Please note that these are only generic shape names. For example, a Robusto from one brand may have slightly different dimensions than a Robusto from another brand.

There are other shapes that fall between and around these basics:

  • Toro: Somewhere between robusto and churchill.
  • Panatela: A skinny lonsdale.
  • Rothchild: Somewhere between a robusto and a corona.
  • Presidente: Either a little larger or smaller than a churchill

Manufacturers can also add one of these common adjectives to the name. They can help you to envision the size. Gorda, grande, gran, larga, extra, doble, or double always mean they are adding on to the size. Petite, slim, finos, or demi indicate some sort of reduction to the size. For example a "Corona Grande" is a long corona, and would be close to a londsdale.

On top of all this we will now add the Figurados. Here are the basic definitions. Note, you will find more disparity here among brands than you can imagine. When you are dealing with parejos, you can be positive that robustos from different brands will always resemble each other to some degree. However, with figurados, almost anything goes. One company's torpedo will be another's piramide or perfecto. These are the most common descriptions for the shape names on today's market. Remember, all dimensions described are approximations.

  • Torpedo: The cap is a sharp point, the foot is open. The shape does not begin to taper until the last 2 inches near the cap. The foot will measure between 46 to 54 in ring size. The length can range from 5 to 7 inches.
  • Piramide: The cap is round, the foot is open. The cigar will immediately taper from the foot right down to the cap. For this reason, many piramides will be described with two ring sizes.

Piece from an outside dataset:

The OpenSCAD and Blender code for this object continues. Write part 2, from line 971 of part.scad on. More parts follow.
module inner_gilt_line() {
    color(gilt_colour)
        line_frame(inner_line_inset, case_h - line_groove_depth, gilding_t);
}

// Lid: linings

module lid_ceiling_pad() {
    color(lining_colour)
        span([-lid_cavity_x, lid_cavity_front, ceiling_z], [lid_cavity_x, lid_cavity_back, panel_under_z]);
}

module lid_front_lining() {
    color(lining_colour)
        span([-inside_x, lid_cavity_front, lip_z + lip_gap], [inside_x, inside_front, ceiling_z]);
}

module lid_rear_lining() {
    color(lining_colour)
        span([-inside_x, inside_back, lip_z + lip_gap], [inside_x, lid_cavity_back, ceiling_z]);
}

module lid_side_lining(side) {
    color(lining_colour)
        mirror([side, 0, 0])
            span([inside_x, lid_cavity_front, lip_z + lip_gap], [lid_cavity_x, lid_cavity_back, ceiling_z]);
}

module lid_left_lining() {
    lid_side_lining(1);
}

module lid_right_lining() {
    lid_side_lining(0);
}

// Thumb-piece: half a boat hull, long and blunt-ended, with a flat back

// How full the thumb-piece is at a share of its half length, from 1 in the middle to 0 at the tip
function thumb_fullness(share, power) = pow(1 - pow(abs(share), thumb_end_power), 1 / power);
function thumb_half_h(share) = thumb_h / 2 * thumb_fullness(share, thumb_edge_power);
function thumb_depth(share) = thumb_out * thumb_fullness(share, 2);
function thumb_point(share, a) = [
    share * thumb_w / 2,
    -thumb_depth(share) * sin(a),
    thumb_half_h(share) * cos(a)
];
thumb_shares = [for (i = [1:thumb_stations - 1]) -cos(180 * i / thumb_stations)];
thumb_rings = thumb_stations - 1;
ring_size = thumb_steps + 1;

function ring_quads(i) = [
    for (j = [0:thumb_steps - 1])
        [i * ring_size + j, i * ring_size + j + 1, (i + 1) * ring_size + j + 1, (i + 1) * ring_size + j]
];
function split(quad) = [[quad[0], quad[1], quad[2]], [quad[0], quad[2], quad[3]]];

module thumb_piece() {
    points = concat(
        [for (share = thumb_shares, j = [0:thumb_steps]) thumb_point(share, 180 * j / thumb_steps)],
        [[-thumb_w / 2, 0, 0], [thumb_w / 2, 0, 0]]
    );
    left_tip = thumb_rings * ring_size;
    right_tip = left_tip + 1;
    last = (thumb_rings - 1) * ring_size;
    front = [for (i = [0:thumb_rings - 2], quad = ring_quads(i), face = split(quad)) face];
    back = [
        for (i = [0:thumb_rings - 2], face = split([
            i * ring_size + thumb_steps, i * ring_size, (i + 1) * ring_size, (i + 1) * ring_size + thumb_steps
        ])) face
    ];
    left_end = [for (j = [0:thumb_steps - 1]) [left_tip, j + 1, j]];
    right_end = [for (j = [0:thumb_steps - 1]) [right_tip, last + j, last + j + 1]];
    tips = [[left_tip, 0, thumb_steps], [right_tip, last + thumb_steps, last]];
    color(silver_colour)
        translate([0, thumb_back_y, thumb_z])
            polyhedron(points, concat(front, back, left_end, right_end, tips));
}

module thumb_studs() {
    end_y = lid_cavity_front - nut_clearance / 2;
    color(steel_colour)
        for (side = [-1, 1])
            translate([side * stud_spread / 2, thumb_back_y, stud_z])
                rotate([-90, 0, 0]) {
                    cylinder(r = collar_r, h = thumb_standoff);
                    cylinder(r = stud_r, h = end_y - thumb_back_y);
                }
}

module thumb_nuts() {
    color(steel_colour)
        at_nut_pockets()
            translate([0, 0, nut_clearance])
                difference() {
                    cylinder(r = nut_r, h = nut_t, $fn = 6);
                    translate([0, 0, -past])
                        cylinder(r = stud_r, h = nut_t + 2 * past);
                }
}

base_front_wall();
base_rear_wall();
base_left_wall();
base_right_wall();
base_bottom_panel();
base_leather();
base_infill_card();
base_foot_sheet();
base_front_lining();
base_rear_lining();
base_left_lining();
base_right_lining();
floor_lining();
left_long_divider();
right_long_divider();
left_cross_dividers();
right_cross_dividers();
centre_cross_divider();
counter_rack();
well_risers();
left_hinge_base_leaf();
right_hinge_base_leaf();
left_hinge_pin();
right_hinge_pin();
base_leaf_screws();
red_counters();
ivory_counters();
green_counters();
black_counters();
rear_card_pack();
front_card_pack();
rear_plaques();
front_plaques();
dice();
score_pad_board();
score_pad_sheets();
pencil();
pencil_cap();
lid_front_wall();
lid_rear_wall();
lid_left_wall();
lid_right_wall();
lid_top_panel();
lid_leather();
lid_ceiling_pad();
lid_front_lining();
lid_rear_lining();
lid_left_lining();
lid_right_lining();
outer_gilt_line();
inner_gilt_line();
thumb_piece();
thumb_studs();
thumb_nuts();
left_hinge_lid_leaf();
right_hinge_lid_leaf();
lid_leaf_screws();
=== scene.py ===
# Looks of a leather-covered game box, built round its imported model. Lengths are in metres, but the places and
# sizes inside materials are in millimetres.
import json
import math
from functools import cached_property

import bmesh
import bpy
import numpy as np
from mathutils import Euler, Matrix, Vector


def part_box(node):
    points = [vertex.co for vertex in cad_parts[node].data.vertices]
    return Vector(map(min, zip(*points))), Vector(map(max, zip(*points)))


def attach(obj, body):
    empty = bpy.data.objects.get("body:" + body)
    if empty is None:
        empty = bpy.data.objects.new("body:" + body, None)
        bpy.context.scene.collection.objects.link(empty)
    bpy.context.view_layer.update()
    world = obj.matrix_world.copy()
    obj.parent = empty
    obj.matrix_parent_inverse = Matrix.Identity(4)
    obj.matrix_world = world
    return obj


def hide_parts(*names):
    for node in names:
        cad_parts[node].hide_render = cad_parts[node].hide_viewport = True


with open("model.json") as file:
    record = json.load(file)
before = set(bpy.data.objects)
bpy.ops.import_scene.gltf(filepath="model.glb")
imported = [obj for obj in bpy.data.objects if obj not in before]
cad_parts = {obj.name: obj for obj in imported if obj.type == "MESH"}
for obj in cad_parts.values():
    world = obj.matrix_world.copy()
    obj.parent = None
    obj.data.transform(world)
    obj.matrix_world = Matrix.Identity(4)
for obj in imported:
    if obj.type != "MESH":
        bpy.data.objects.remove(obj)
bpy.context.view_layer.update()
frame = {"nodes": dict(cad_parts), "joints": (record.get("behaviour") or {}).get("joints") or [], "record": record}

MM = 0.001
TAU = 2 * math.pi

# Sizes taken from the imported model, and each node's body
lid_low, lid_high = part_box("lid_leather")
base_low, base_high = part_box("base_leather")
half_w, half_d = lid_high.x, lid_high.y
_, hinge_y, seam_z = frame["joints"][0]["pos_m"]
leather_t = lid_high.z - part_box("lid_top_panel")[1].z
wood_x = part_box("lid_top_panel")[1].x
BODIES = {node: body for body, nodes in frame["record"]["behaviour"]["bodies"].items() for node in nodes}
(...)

For example, 7 x 36-50. This means that it is a seven inch cigar, and the tuck is 50 ring, and it drops down to 36 by the time it reaches the cap.
  • Triangulo: Similar to a piramide, but the cap is pointed.
  • Belicoso: Similar to a torpedo, but usually a little shorter. Also, the taper will occur even more quickly than the torpedo, typically occurring within the last 3/4" near the cap.
  • Perfecto: The perfecto will have both ends closed. The cap can be round or pointed. The tuck is typically tapered to the width of a cigarette. On some brands, you light the foot as is, and with others, if it is more than 3/8", you clip off a bit to expose the filler. The sides can be straight, or there can be a bulge in the first half of the cigar near the foot. The length of a perfecto can vary from 4-8"
  • Diadema: Traditionally, this is a giant perfecto, measuring at least 8" long. However, it is can be used to name any huge scale version of the figurados described above.
  • Culebra: Three panetelas twisted around each other and held together with either ribbon or a large cigar band. The segments of a traditional culebra will be composed of all ligero filler, not mild seco and volado fillers of a regular panetela. You must separate them before smoking. Do not attempt to straighten out the wavy shape. Smoke them in the curved way that they have been cured.

What are characteristics of a good humidor?

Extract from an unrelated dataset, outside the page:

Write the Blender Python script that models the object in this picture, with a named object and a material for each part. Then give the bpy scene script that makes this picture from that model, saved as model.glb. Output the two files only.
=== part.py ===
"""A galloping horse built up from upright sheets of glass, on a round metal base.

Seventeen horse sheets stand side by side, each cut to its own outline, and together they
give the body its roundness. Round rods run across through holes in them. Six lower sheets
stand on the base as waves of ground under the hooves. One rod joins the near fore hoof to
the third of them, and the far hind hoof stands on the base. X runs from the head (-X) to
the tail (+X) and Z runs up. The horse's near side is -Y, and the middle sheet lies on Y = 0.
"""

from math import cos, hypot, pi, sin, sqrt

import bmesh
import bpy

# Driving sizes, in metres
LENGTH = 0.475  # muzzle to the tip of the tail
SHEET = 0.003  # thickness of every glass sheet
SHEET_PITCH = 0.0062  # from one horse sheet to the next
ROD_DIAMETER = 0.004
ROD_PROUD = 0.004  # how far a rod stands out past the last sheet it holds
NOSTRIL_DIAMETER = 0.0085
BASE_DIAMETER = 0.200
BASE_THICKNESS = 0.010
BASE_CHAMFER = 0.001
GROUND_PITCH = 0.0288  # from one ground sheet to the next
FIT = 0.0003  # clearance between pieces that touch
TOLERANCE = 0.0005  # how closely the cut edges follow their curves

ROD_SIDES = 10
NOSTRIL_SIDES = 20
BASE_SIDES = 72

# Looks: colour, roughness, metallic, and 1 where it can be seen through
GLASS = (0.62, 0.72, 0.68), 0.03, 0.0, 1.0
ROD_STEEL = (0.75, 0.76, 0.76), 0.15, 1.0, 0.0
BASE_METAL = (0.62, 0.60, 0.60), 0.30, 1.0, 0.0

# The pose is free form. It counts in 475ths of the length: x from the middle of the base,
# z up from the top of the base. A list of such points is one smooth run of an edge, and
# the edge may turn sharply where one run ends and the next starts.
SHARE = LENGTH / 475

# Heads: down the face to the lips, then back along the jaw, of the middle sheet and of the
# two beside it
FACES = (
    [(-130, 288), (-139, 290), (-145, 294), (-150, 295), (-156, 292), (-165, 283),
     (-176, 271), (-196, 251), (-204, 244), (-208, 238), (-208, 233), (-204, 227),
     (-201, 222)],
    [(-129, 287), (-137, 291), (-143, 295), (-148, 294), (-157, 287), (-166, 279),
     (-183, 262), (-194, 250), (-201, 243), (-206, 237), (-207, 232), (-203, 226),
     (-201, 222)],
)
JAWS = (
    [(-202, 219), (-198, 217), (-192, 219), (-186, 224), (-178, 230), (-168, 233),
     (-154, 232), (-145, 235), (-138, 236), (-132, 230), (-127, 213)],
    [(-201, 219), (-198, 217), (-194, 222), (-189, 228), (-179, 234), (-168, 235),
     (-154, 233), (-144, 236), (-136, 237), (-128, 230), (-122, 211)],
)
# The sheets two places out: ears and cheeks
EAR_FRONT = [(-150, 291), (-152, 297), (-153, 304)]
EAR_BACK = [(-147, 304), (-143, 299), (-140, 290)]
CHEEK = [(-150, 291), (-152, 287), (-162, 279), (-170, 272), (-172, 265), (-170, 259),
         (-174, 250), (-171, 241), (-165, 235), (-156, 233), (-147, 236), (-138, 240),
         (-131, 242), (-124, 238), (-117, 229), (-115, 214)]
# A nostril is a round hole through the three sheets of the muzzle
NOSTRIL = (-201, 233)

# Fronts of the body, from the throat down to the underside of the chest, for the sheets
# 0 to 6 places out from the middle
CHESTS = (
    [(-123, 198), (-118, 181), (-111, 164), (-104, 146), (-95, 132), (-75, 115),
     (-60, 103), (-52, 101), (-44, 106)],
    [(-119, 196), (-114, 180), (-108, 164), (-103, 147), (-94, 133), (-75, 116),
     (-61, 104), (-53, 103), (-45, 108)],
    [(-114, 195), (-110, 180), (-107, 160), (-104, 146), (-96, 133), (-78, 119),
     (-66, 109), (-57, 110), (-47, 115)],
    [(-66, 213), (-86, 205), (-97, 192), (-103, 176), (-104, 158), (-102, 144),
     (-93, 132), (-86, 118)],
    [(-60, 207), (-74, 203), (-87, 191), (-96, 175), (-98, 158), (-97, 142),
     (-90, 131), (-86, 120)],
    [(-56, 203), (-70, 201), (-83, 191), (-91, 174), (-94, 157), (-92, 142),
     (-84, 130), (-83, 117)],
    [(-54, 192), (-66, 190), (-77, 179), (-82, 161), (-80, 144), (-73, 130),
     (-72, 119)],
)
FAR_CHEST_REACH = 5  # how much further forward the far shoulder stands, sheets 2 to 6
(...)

There are several key points that all good humidors share. It is important that you chose the right one in order to protect your precious and delicate cigars. First, is the interior lining. It should be made of Spanish cedar. A very small percentage of humidors on the market use a mahogany interior as an acceptable alternative. The next important feature to look for is the seal between the lid and the rim of the box. It should be a tight seal, but it can not be purely airtight. Lids that are very heavy, relative to the rest of the box, help to promote a sufficient seal.

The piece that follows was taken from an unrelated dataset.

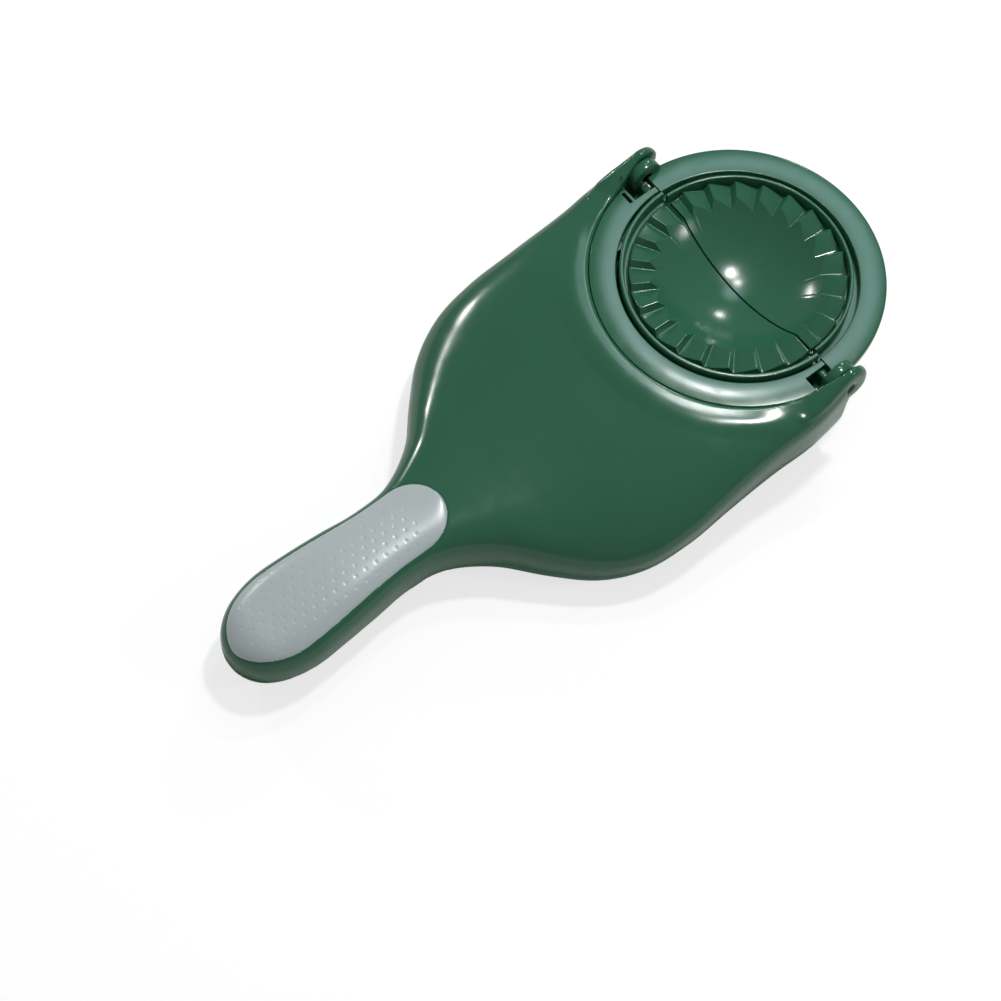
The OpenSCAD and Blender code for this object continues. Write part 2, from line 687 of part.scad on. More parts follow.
// The mould half that the leaf carries
module front_mould() {
    color(green)
    difference() {
        union() {
            pleat_body(1, leaf_shift, leaf_low_outer, leaf_ring_inner + ring_core / 2);
            half_ring(1, leaf_ring_inner, leaf_ring_outer, leaf_under - under_t, ring_top);
            half_ring(1, leaf_ring_inner + ring_core, under_edge_r, leaf_under - under_t, leaf_under);
        }
        for (a = leaf_screw_at) around(1, a, leaf_screw_r)
            cylinder(d = small_screw_d + 2 * screw_gap, h = deck_h);
    }
}

// Hinge pin on the side s
module hinge_pin(s) {
    color(steel)
    across(pin_d / 2, ear_outer - pin_sink - pin_len, ear_outer - pin_sink, s);
}

module hinge_pin_left() {
    hinge_pin(1);
}

module hinge_pin_right() {
    hinge_pin(-1);
}

// Screw with its head's outer face at the origin and its shaft pointing up
module screw(shaft_d, shaft_len, head_d, head_h) {
    difference() {
        union() {
            cylinder(d = head_d, h = head_h);
            cylinder(d = shaft_d, h = head_h + shaft_len);
        }
        for (a = [0, 90]) rotate([0, 0, a])
            translate([-head_d * recess_len / 2, -head_d * recess_w / 2, -eps])
                cube([head_d * recess_len, head_d * recess_w, eps + head_h * recess_deep]);
    }
}

// The screws that hold the base cover
module cover_screws() {
    color(steel)
    union() {
        for (p = cover_places) translate([hinge_x - p[0], p[1], head_sink])
            screw(cover_screw_d, cover_screw_len, cover_head_d, cover_head_h);
        translate([end_x + handle_screw, 0, handle_screw_z])
            screw(cover_screw_d, handle_screw_len, cover_head_d, cover_head_h);
    }
}

// The screws that hold the rear mould under the deck plate
module mould_screws() {
    color(steel)
    for (a = mould_screw_at) around(-1, a, lug_r)
        translate([0, 0, mould_low - small_head_h])
            screw(small_screw_d, under_t + lug_drop, small_head_d, small_head_h);
}

// The screws that hold the leaf's mould under its flange
module leaf_screws() {
    color(steel)
    for (a = leaf_screw_at) around(1, a, leaf_screw_r)
        translate([0, 0, leaf_under - under_t - small_head_h])
            screw(small_screw_d, under_t + leaf_pilot, small_head_d, small_head_h);
}

upper_shell();
base_cover();
grip_pad();
deck_plate();
rear_mould();
leaf_frame();
front_mould();
hinge_pin_left();
hinge_pin_right();
cover_screws();
mould_screws();
leaf_screws();
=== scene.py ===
# %% [markdown]
# # A hand-held dumpling maker
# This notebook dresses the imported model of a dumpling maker: a hollow glossy body with a soft grip, a fixed
# bowl with pleats under a low rim, and a leaf with a second bowl that folds over on two pins. The packed
# model is loaded first. Its pieces stay where they are, and every new piece is built around them.

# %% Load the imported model
import json
import math
import bmesh
import bpy
import numpy as np
from mathutils import Matrix, Vector


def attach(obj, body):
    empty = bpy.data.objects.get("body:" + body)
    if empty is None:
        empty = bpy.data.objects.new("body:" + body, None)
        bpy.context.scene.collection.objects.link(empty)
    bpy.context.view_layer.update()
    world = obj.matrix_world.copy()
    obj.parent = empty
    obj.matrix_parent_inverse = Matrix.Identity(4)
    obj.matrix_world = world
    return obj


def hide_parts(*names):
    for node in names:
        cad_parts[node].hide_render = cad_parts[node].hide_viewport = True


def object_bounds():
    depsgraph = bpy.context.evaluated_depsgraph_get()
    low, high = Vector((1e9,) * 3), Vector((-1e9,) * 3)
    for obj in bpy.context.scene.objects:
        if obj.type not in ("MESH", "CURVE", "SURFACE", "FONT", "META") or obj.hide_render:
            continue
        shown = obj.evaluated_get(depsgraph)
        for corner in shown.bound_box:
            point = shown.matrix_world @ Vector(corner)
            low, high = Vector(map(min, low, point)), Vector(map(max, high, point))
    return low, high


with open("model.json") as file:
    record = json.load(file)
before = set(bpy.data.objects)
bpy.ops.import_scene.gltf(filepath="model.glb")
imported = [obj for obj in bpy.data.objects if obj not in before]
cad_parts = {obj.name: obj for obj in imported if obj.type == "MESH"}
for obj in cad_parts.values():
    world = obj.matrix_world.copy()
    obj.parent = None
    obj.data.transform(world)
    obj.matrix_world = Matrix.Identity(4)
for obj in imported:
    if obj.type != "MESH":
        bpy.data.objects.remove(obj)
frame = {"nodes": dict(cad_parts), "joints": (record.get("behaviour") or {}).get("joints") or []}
packed_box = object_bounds()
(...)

Another critical element to look at is the hinges on the lid. They must be heavy duty, and be secured with good anchoring. Often, as described earlier, the lids can be very heavy, and the hinging must be sturdy enough to support the stress that a heavy lid will put on them. Often, people will say that the most critical part of a humidor is the humidification element. This is not true, it's actually the only component than can actually be replaced. It is more important to have good seals and hinges.

 

Why are wrapper leaves so special?

The wrapper is a very delicate leaf, and is only one layer thick around the cigar. It contributes a large percentage to the overall flavor of the cigar. Wrapper leaves can be grown in many places on the globe, and each variety contributes its own characteristics towards the cigar's flavor. A wrapper leaf is evaluated on the thinness of its veins, its oily sheen, its even coloring, and most importantly, its unblemished appearance. In order to achieve and maintain these desired characteristics, the leaves are often carefully and skillfully handled several hundred times from picking, curing, stripping, aging, and rolling. Binder leaves are often wrapper leaves that have been rejected due to some sort of cosmetic imperfection.

What is Maduro?

Maduro, directly translated from Spanish, means "mature" or "ripe". On a cigar, it applies to the wrapper leaf that is medium or dark brown. The two most common styles of maduro are Colorado (medium brown), and Oscuro (dark brown, almost black). There are several methods used to achieve these shades, depending on the hybrid of plant. Some are fermented for longer periods of time, while others are merely left on the plant unpicked until the very end of the plant's annual growing cycle. Most maduro shaded wrappers are grown in Indonesia, Brazil, Mexico, and Cameroon.

Can I store my cigars in my refrigerator?

No, as they will dry out quickly. This used to be common and sound advice, but it no longer holds true because almost all of today's refrigerators actually dehydrate their interiors to prevent condensation from forming on their exteriors. However, an old refrigerator or freezer that you leave unplugged can make an excellent large alternative storage device for cigars.

What do the two numbers mean when applied to cigar sizes?

They are the length and ring gauge (diameter). The length is measured in inches. The ring gauge is measured in units of 1/64th's of an inch. For example, a cigar that is "8 x 48" is 8 inches long and 48/64ths of an inch in diameter.

Which is worse: low humidity or high humidity?

High humidity is of greater concern than low for a few reasons:

  1. High humidity can cause some cigars to split. Most won't, but it does happen.
  2. Cigar won't burn or draw as well at high humidity, i.e. a cigar stored at 65%RH will typically smoke great, while one at 75% is likely to be tight and burn unevenly.
  3. High humidity greatly increases your chance of mold.